*WHAT IS NEEDED:* For each line that holds "joints", copy the line out.

•••

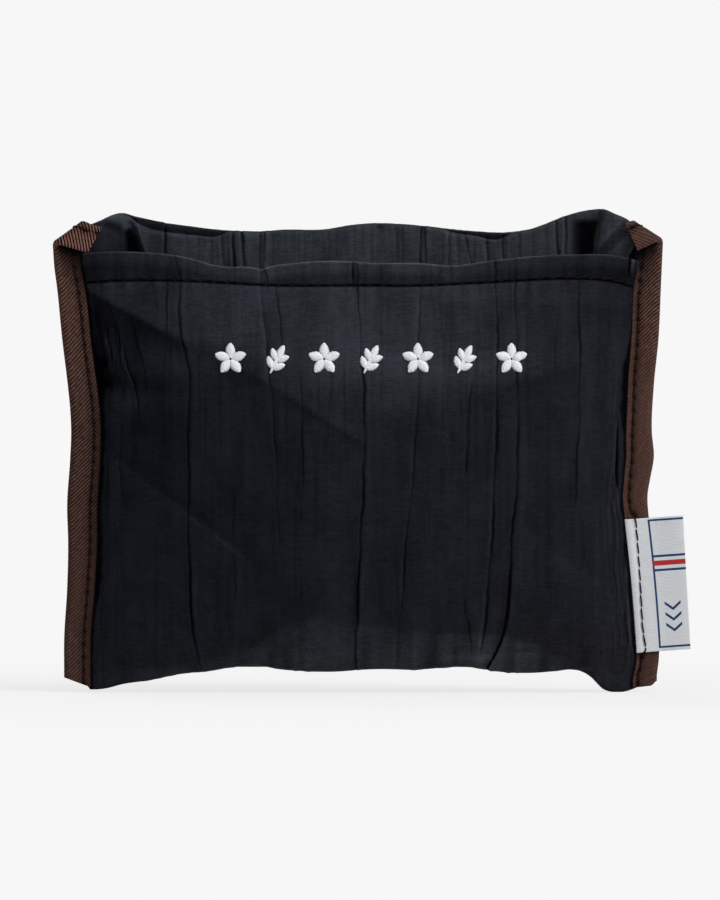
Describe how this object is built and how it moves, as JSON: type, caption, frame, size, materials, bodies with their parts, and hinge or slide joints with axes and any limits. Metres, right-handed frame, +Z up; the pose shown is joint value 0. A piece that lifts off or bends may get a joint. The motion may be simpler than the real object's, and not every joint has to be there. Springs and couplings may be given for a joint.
{
  "type": "packed tote bag",
  "caption": "Crinkle-cloth tote bag folded into its own open pocket, with taped side seams, a stitched hem, embroidery and a woven side label.",
  "frame": {"origin": "middle of the bounding box's footprint, on the surface that the two bottom corners stand on", "axes": "+X across the pocket towards the label, +Y from the embroidered front to the back, +Z up to the open mouth"},
  "size_m": [0.191, 0.0296, 0.1444],
  "materials": {
    "crinkle_cloth": "thin blue-black pleat-crinkled nylon, faint sheen",
    "binding_tape": "dark brown diagonal twill tape",
    "handle_tape": "dark brown twill webbing, folded flat",
    "dark_thread": "blue-black polyester sewing thread",
    "brown_thread": "dark brown polyester sewing thread",
    "white_thread": "white satin-stitch embroidery thread",
    "woven_label": "pale grey damask-woven ribbon"
  },
  "bodies": {
    "pocket": {"pocket_cloth": "crinkle_cloth", "turned_in_rim": "crinkle_cloth", "left_binding_tape": "binding_tape", "right_binding_tape": "binding_tape", "hem_needle_thread": "dark_thread", "hem_bobbin_thread": "dark_thread", "left_binding_needle_thread": "brown_thread", "left_binding_bobbin_thread": "brown_thread", "right_binding_needle_thread": "brown_thread", "right_binding_bobbin_thread": "brown_thread", "label_sewn_strip": "woven_label", "embroidered_motif_1": "white_thread", "embroidered_motif_2": "white_thread", "embroidered_motif_3": "white_thread", "embroidered_motif_4": "white_thread", "embroidered_motif_5": "white_thread", "embroidered_motif_6": "white_thread", "embroidered_motif_7": "white_thread"},
    "label_flap": {"label_free_tab": "woven_label"},
    "folded_tote": {"folded_tote_body": "crinkle_cloth", "folded_handle_left": "handle_tape", "folded_handle_right": "handle_tape"}
  },
  "joints": [
    {"name": "label_flap", "type": "hinge", "parent": "pocket", "child": "label_flap", "pos_m": [0.0817, -0.0018, 0.012], "axis": [0.0821, 0, -0.9966], "range_deg": [0, 130]},
    {"name": "tote_pull_out", "type": "slide", "parent": "pocket", "child": "folded_tote", "axis": [0, 0, 1], "range_m": [0, 0.055]}
  ]
}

•••

*WRITTEN SOLUTION:*
Describe how this object is built and how it moves, as JSON: type, caption, frame, size, materials, bodies with their parts, and hinge or slide joints with axes and any limits. Metres, right-handed frame, +Z up; the pose shown is joint value 0. A piece that lifts off or bends may get a joint. The motion may be simpler than the real object's, and not every joint has to be there. Springs and couplings may be given for a joint.
  "joints": [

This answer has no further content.